Shortly after Gongadze’s disappearance, Kuchma promised a thorough inves-tigation. When the body and the tapes turned up, however, Prosecutor General Mykhai-lo Potebenko began temporizing. He expressed skepticism about the identity of the corpse, only to admit later that it was almost certainly Gongadze’s. He claimed the tapes couldn’t have been made as Melnychenko said they were. More recently, he has admitted that some of the recordings are genuine.

Gongadze’s colleagues at Ukrayinska Pravda have been on the case since the beginning, but even the semi-official press has weighed in.

Writing in the government newspaper Uryadovyi Kuryer (Jan. 20), Andrii Chyrva observed: “How many political scientists have noted that Ukrainian society is overly personalized? People ask, ‘Who or what stands behind a particular affair? Are they close to the powers-that-be?’ It’s a very fatalistic view. And what’s the source of people’s information? The print or electronic media.”

Mykola Nesenyuk, commenting in the centrist daily Den (Feb. 7) a day after 5,000 people marched on parliament, looked to Ukraine’s future: “Without a doubt, the initial shock of the charges from the tapes and the tent encampment has passed. The government wisely did not add insult to injury by organizing, again, implausible pro-Kuchma actions.”

Nesenyuk added: “Now the transition has taken place from street democracy to normal democracy that takes account of new conditions. These conditions are the inability of official propaganda to pretend that nothing is happening or to imitate a popular condemnation of ‘provocateurs.’ Independent information has blazed a trail to the mass consumer, and every means of mass communication that seeks to maintain credibility must give a real picture of events.”
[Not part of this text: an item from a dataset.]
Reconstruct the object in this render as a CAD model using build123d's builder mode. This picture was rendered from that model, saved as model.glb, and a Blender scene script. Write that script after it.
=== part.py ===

Nesenyuk’s optimism may have been premature. On Feb. 13 former Deputy Prime Minister Yuliya V. Tymoshenko, identified with the anti-Kuchma opposition, was arrested on corruption charges. Quoted in the youth-oriented Molod Ukrayiny (Feb. 15), Mykola Tomenko, of the Institute of Politics, said: “I believe her arrest weakens the possibility of political dialogue between the opposition and thegovernment.”